My first thought was that it looks cheap, though that’s probably not exactly right. The budget’s a reported $150 million, isn’t tremendously high for something that’s going to involve this many effects shots, only $10 million more than the budget for Captain America: The First Avenger. But I wonder if the sweep of the story (or at least the story’s conceptions) and the budget just don’t match up in this day and age. If we’re going to see this many different things, we expect them to look good, as James Cameron’s conditioned us.

This is one of the problems of telling good stories about alien civilizations or human advancements—the pace of scientific progress and the changes in how we live that accompany that progress are now so rapid that images of the future aren’t an impossible dream. They’re conceivable, and so it’s not enough to put something slapdash on screen and expect audiences to sign in wonder. As our imaginations have expanded, so has the need to produce something truly exciting to stimulate them.

Savage Love

It’s going to be a television show. I think it may prove less revelatory than most people think because a) Dan Savage has done so much to move the chains on where our baseline discussions about sex being, b) I don’t know that he’ll necessarily be as compelling a speaker as he is a prose author—the guy is a very funny, smart writer, and c) his sexual ethics are less revolutionary than most people think they are. I don’t know that any of this makes him less compelling as a personality, but not everything needs to be on TV. Something like Jersey Shore, which shoves America’s faces in the logical extensions of our addiction to absurd reality television, is always going to be more genuinely shocking and revealing than a married gay dude telling kinksters to mind their manners when it comes to orgy birthday parties

Justice for All

I was glad to see that the ratings for The Killing were good the first night out. It’s an excellent show, and an unusual one as I wrote in The Atlantic last week:

Part of what’s so unusual about The Killing is its format: the 13-episode season is devoted—much like the shorter runs of British series like Prime Suspect or State of Play—to solving a single crime. American procedural shows tend to have a case per episode, a body of the week. Even those that are dedicated to unraveling a larger conspiracy, be it the Baltimore drug networks of The Wire or the identity of the mysterious man in White Collar, generally have at least one mystery they can solve definitively within the programming hour. By contrast, The Killing has only one problem to unravel, and its progress can be maddeningly slow.

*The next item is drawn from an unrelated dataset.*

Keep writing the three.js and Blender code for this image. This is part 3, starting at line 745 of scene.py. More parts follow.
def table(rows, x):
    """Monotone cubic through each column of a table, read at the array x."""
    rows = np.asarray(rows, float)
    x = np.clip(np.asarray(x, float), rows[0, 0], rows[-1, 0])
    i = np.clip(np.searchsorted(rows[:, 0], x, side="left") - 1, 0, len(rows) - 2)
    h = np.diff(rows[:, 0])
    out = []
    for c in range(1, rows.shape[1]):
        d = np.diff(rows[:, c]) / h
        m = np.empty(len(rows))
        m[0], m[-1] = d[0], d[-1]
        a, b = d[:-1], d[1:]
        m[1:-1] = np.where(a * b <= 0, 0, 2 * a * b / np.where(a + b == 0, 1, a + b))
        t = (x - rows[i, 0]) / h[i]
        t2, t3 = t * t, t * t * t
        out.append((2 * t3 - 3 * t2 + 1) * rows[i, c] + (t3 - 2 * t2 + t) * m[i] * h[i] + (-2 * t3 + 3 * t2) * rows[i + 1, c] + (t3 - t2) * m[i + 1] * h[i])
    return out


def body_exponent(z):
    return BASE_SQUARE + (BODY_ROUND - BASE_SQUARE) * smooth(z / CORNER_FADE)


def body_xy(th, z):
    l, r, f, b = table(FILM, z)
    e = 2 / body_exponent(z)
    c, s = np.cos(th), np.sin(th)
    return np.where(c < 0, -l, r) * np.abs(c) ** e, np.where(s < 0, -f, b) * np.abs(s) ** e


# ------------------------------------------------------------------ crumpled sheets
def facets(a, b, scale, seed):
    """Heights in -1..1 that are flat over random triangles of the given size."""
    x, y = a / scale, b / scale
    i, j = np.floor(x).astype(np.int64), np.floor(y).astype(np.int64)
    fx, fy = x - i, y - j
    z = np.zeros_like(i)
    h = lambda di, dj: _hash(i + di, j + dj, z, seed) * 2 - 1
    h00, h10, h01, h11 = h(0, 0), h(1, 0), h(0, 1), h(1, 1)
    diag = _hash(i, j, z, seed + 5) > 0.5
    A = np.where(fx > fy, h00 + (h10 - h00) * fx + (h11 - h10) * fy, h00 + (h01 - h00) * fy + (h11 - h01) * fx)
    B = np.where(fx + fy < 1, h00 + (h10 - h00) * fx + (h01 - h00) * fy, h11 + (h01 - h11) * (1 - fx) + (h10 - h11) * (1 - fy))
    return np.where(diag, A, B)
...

But there’s something authentic about that itchy impatience, the fits and starts of an investigation. Enos was pregnant with her son while she was filming, and said she avoided doing the immersive and intensive research she might have otherwise pursued. But Veena Sud, the show’s creator and executive producer, has worked on an unconventional cop show before, the dreamy procedural Cold Case, and had spent time with undercover police officers. Enos says she had help from an unexpected source—one of the still photographers for the pilot was a former homicide detective.

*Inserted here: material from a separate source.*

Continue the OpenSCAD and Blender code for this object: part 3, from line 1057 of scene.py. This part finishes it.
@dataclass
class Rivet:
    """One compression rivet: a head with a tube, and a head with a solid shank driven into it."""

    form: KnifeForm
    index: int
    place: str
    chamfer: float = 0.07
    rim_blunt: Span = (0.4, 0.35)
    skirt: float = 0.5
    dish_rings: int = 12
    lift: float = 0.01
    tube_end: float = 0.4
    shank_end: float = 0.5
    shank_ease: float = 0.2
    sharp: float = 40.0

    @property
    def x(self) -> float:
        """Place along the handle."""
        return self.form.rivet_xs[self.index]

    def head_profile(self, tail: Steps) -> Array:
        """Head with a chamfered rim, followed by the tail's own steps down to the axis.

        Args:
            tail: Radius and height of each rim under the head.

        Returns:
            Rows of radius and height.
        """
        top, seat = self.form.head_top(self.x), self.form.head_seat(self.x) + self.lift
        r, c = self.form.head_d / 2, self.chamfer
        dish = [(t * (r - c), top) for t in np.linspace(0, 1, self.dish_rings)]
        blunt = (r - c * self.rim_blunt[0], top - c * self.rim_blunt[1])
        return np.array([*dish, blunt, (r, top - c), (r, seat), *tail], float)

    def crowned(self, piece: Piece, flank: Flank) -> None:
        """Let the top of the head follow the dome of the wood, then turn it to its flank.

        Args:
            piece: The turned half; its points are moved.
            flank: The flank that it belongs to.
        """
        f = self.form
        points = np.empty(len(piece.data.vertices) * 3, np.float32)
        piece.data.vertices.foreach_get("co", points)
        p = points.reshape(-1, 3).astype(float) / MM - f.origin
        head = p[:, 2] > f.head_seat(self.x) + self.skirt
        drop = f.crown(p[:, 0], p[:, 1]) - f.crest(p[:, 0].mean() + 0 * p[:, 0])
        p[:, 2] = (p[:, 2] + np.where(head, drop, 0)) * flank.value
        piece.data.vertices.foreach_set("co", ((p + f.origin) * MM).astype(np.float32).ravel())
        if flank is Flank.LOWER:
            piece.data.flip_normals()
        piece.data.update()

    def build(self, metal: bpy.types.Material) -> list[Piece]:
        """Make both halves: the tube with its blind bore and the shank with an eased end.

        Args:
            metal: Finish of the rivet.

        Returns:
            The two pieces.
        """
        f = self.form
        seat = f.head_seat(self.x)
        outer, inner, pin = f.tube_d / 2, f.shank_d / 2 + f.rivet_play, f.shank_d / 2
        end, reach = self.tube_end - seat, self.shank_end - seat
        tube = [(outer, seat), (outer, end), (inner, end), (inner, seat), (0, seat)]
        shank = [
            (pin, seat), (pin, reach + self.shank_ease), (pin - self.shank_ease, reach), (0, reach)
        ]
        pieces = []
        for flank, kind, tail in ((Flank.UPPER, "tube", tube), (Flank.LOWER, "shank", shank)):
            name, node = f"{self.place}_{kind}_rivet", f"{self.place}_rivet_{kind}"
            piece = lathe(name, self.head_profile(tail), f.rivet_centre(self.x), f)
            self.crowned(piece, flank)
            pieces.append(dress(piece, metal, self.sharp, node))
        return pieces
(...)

“His hobby had been photography, that’s kind of how he kept himself balanced,” she says. “He retired, but it had been his part-time profession, being a still photographer. He understood both worlds.”

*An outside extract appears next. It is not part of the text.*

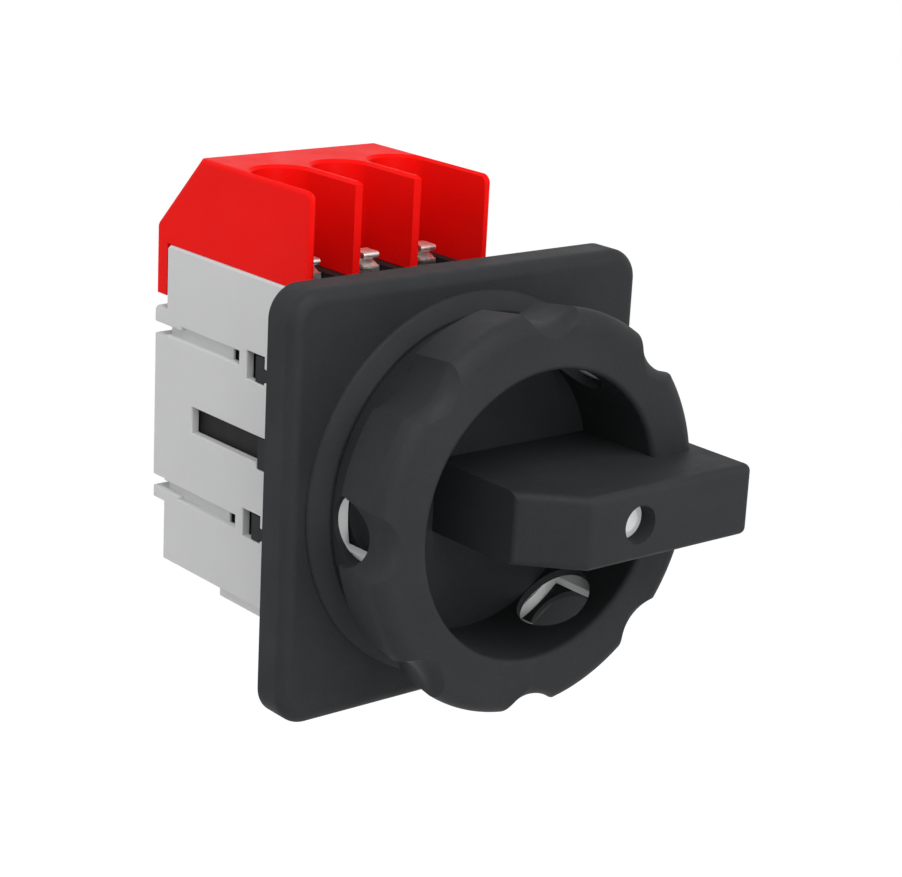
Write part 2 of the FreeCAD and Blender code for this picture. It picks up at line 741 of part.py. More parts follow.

The comments on the piece were illuminating for me, particularly the sense that a show with a female cop as the lead on her own won’t make it. I don’t know that I believe that’s true: certainly, The Closer has a following. But it is revealing, I think, that the mixed-team partner setup has become the hallmark of our police shows. It wasn’t so long ago that Law & Order: Special Victims Unit could partner two white men, John Munch and Brian Cassidy. But I think that pairing would be impossible now. Partner teams are always varied by race or by gender, and there’s much less of a sense most of the time that one person is the lead partner, whether it’s Olivia and Eliot on Special Victims Unit, or Mary and Marshall on In Plain Site. I do think The Killing is unique in the sense that an experienced woman homicide detective is leading an investigation while showing a younger male cop the ropes. But the show is the same as its counterpart (if not peer) shows in its insistence that the police force has to represent all of us.